— begin —

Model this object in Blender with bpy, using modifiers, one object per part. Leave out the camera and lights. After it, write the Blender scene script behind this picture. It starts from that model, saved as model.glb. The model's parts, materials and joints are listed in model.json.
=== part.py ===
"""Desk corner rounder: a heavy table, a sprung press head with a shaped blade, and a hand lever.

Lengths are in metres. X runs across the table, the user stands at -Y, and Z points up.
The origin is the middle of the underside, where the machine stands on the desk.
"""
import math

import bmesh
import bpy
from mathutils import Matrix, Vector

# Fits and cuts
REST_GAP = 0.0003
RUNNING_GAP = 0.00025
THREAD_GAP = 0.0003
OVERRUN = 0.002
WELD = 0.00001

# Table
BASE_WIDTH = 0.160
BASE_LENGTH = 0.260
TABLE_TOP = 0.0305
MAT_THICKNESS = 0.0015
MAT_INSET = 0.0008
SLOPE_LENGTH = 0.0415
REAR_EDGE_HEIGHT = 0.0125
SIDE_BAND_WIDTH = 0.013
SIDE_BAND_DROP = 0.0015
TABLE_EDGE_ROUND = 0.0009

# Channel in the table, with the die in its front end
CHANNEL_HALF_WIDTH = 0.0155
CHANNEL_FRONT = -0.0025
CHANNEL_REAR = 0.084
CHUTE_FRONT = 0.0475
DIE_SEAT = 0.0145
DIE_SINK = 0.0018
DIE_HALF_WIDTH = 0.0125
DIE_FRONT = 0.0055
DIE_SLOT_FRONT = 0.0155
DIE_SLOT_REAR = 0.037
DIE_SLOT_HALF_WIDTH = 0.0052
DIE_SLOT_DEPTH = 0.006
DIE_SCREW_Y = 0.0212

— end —
— begin —

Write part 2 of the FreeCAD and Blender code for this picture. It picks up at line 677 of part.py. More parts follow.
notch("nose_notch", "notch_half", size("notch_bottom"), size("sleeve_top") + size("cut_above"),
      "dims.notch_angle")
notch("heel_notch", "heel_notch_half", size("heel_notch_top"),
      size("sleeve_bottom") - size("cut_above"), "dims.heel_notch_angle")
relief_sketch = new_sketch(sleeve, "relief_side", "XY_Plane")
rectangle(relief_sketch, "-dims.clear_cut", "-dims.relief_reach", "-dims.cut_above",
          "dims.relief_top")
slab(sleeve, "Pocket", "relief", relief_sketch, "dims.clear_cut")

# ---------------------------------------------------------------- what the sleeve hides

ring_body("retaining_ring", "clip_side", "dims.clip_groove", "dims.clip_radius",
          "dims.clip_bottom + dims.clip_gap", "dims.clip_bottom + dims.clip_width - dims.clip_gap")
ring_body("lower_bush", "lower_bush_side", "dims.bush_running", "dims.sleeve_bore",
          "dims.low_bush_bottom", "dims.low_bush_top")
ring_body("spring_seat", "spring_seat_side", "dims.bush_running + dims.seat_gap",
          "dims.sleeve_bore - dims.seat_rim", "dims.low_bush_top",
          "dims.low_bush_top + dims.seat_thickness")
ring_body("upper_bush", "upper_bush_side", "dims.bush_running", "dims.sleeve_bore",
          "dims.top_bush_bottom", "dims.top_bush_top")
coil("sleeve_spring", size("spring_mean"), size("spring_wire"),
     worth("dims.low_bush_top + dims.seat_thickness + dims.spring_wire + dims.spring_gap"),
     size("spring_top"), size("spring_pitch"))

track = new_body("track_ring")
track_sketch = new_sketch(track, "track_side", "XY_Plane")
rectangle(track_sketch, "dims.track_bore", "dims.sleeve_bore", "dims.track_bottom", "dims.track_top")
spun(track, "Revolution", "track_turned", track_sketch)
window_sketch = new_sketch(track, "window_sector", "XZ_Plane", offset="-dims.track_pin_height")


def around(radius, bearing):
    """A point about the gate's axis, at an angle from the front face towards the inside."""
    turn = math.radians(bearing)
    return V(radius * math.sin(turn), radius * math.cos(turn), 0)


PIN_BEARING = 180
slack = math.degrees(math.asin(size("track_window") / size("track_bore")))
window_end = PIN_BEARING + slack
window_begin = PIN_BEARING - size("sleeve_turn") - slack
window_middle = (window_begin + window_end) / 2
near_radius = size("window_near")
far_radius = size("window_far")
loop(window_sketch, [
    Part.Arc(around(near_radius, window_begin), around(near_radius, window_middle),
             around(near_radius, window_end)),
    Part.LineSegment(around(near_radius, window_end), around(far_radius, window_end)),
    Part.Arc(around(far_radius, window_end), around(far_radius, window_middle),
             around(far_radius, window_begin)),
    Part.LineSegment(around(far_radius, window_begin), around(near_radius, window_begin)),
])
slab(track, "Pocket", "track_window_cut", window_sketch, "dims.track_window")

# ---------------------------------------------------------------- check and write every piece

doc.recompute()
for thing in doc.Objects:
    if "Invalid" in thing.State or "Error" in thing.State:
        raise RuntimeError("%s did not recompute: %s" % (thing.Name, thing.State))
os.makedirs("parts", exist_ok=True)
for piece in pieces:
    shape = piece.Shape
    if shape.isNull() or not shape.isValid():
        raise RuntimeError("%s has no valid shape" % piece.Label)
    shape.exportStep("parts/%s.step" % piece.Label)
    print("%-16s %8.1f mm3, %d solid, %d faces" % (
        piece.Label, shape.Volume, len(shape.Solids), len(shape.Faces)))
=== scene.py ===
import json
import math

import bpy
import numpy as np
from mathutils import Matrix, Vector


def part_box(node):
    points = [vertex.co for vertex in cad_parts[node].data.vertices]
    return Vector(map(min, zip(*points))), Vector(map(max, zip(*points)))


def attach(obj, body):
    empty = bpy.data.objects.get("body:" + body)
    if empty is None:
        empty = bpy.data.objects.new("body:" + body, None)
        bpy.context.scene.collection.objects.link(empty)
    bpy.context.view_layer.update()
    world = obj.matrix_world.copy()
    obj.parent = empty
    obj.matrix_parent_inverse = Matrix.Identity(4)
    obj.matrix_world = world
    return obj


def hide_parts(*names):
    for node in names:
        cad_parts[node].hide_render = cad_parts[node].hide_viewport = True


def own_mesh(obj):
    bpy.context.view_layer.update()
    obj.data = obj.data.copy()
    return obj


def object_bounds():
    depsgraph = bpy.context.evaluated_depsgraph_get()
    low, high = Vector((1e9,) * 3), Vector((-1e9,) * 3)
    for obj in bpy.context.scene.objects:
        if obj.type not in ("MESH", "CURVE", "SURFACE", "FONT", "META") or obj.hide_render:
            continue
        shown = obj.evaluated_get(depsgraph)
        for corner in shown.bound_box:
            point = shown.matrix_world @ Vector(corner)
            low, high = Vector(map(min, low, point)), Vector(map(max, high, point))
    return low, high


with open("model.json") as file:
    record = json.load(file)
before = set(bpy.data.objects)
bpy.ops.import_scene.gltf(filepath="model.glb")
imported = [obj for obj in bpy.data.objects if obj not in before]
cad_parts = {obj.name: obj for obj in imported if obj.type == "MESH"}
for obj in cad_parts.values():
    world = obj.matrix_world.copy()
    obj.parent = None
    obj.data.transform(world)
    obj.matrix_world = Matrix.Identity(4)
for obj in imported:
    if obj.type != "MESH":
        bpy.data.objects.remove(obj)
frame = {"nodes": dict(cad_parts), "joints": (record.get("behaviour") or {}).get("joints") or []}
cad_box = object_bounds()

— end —

▶ SHORT EXERCISE
Transcribe, exactly and without additions, the lines of the records above, beginning with the line that contains "doc.recompute()" and ending with the line that contains "if empty is", both included.

▶ REPLY
doc.recompute()
for thing in doc.Objects:
    if "Invalid" in thing.State or "Error" in thing.State:
        raise RuntimeError("%s did not recompute: %s" % (thing.Name, thing.State))
os.makedirs("parts", exist_ok=True)
for piece in pieces:
    shape = piece.Shape
    if shape.isNull() or not shape.isValid():
        raise RuntimeError("%s has no valid shape" % piece.Label)
    shape.exportStep("parts/%s.step" % piece.Label)
    print("%-16s %8.1f mm3, %d solid, %d faces" % (
        piece.Label, shape.Volume, len(shape.Solids), len(shape.Faces)))
=== scene.py ===
import json
import math

import bpy
import numpy as np
from mathutils import Matrix, Vector


def part_box(node):
    points = [vertex.co for vertex in cad_parts[node].data.vertices]
    return Vector(map(min, zip(*points))), Vector(map(max, zip(*points)))


def attach(obj, body):
    empty = bpy.data.objects.get("body:" + body)
    if empty is None:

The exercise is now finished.